◆ Provided data:
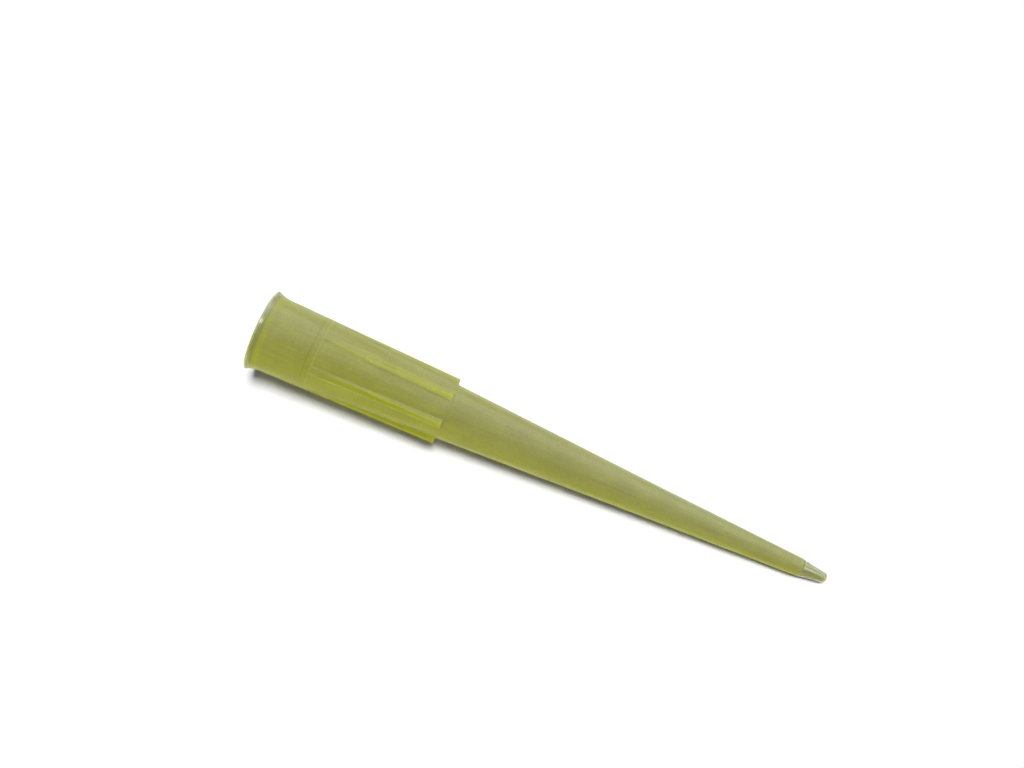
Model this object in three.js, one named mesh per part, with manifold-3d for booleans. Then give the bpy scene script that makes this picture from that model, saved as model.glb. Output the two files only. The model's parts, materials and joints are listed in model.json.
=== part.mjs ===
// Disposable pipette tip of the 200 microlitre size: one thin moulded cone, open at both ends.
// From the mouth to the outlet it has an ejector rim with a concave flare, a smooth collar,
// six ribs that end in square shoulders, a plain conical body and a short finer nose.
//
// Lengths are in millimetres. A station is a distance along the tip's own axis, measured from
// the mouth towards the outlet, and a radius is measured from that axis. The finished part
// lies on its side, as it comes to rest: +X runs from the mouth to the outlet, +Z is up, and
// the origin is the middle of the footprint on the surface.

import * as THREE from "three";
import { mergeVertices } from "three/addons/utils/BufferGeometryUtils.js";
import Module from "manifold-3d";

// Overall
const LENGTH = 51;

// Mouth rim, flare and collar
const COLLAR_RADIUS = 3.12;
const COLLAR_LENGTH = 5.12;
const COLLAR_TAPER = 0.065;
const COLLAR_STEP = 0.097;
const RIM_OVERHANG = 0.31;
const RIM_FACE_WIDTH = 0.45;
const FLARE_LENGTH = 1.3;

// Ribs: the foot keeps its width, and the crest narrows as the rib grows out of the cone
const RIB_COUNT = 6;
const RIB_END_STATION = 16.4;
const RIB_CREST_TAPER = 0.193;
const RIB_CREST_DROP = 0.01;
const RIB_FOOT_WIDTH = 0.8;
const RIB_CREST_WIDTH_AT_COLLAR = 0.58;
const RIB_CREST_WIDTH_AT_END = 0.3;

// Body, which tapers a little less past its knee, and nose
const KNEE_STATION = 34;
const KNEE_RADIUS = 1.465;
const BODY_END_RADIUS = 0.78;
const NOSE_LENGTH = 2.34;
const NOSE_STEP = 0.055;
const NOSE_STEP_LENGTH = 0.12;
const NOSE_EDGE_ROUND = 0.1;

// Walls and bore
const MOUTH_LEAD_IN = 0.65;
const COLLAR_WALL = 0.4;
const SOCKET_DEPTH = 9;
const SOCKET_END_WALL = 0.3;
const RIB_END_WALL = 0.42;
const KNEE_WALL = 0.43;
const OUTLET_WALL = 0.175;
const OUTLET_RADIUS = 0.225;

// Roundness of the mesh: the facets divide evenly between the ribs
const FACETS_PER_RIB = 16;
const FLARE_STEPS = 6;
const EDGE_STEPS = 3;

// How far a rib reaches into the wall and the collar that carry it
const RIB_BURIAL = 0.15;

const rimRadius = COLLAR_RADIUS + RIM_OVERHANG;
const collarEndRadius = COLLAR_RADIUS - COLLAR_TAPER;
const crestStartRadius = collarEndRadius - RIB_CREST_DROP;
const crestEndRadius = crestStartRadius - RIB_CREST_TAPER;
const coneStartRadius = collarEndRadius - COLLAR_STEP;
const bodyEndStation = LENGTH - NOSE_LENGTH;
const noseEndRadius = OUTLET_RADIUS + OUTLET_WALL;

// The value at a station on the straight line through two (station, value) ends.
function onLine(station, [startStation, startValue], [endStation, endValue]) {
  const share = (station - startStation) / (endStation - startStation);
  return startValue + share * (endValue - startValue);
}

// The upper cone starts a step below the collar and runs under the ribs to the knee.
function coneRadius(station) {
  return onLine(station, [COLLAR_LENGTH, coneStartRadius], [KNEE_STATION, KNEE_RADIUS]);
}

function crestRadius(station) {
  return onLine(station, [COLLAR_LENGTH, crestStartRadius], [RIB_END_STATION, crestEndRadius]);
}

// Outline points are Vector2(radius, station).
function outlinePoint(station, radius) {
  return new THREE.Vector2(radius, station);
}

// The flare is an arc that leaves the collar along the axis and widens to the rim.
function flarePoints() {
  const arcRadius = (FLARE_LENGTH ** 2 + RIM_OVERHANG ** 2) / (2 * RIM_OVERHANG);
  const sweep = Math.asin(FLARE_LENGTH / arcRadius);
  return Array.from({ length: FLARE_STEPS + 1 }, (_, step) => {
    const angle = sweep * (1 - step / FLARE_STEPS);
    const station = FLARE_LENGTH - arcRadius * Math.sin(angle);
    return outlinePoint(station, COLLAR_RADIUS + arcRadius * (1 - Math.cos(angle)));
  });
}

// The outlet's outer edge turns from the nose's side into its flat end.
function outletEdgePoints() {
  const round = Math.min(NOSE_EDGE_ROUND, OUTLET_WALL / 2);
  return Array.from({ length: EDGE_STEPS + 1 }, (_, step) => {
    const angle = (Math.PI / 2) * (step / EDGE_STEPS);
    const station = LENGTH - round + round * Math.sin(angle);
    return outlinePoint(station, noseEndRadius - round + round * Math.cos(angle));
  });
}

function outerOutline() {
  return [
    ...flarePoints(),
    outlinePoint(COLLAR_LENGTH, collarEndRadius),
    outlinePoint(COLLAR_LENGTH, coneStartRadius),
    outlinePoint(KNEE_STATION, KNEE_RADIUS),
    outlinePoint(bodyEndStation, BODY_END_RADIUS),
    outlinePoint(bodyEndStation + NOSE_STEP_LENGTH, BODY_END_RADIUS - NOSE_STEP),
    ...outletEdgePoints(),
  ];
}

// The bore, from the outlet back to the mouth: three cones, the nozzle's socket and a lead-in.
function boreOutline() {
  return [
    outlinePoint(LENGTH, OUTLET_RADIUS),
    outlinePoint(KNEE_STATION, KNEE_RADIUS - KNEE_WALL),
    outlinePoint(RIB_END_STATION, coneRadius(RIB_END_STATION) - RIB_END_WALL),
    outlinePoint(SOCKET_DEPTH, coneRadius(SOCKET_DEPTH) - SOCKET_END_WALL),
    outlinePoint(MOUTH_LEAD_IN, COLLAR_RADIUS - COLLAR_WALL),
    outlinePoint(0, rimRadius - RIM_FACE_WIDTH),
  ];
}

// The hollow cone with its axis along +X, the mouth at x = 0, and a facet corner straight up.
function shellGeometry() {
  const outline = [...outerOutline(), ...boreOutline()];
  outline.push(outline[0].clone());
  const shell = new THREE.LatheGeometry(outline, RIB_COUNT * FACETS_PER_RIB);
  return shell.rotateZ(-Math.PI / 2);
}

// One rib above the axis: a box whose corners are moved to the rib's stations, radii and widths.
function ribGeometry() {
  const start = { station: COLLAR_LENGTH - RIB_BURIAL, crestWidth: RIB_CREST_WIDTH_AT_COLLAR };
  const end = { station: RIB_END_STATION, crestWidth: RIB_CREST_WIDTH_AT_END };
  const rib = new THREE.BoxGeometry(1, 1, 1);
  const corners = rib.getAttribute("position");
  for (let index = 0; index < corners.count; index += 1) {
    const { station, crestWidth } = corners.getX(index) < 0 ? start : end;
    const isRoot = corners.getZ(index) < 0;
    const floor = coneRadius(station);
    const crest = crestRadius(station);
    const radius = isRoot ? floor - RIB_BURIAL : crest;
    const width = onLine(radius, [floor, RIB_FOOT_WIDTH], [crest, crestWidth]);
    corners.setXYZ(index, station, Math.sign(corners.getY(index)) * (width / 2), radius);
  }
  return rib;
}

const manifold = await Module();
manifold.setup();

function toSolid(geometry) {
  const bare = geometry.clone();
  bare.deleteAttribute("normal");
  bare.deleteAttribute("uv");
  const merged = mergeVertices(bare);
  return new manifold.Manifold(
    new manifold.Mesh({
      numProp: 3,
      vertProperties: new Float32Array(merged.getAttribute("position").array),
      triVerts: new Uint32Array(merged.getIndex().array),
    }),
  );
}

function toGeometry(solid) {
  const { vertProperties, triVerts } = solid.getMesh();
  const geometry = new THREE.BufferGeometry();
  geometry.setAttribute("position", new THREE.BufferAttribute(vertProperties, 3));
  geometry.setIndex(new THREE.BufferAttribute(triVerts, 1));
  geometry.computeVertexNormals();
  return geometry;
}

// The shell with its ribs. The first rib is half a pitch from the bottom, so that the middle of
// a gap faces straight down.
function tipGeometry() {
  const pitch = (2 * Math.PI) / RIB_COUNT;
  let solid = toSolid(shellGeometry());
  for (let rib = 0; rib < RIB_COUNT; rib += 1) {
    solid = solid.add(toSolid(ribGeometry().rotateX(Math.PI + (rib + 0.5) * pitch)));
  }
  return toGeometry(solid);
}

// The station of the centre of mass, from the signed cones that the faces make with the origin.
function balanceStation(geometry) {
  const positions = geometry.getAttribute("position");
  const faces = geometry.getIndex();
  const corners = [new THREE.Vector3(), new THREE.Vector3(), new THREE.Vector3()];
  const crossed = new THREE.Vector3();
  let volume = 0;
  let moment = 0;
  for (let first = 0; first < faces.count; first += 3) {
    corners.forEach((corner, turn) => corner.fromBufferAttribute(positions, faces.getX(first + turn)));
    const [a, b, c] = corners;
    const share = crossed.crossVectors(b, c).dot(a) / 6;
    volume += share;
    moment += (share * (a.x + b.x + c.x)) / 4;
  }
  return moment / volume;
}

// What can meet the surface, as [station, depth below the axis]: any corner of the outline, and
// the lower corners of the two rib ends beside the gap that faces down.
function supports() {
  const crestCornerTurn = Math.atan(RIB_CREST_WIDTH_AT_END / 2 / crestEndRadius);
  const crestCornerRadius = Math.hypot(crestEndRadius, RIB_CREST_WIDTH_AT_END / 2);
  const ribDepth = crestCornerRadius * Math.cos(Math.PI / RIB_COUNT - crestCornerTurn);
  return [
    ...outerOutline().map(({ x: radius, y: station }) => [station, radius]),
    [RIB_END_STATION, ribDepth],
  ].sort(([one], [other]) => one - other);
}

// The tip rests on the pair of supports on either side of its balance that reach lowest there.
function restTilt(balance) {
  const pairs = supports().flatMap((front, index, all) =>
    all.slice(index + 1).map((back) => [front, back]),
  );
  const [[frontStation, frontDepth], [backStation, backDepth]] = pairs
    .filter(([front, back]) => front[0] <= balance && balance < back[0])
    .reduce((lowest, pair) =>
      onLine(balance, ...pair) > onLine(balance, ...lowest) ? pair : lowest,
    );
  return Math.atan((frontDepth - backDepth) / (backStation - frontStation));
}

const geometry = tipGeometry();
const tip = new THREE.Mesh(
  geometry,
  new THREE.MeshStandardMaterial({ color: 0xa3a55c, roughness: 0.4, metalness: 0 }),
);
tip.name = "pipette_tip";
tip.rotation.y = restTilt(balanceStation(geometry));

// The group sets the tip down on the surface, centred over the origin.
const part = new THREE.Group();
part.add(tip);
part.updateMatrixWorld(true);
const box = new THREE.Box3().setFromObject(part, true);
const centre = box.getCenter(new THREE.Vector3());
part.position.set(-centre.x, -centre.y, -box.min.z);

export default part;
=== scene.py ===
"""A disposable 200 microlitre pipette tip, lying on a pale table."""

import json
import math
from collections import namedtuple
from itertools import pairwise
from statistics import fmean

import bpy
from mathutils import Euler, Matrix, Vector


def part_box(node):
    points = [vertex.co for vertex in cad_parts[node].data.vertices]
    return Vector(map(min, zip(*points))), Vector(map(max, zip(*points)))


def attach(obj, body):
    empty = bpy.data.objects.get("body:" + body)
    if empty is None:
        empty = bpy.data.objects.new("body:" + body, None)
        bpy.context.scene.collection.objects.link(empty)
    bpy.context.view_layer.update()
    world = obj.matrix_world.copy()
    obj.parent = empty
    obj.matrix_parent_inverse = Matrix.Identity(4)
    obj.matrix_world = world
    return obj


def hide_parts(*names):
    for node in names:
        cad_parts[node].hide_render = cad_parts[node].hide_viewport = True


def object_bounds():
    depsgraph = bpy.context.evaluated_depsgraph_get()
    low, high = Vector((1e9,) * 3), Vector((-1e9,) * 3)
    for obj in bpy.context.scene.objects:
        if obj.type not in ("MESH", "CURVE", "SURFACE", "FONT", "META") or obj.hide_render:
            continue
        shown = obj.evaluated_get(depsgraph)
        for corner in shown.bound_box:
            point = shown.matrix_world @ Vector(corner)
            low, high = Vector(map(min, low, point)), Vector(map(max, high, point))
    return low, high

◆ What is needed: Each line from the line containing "obj.matrix_world = world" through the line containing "Vector(map(max, high, point))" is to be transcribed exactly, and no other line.

◆ Correct answer:
    obj.matrix_world = world
    return obj


def hide_parts(*names):
    for node in names:
        cad_parts[node].hide_render = cad_parts[node].hide_viewport = True


def object_bounds():
    depsgraph = bpy.context.evaluated_depsgraph_get()
    low, high = Vector((1e9,) * 3), Vector((-1e9,) * 3)
    for obj in bpy.context.scene.objects:
        if obj.type not in ("MESH", "CURVE", "SURFACE", "FONT", "META") or obj.hide_render:
            continue
        shown = obj.evaluated_get(depsgraph)
        for corner in shown.bound_box:
            point = shown.matrix_world @ Vector(corner)
            low, high = Vector(map(min, low, point)), Vector(map(max, high, point))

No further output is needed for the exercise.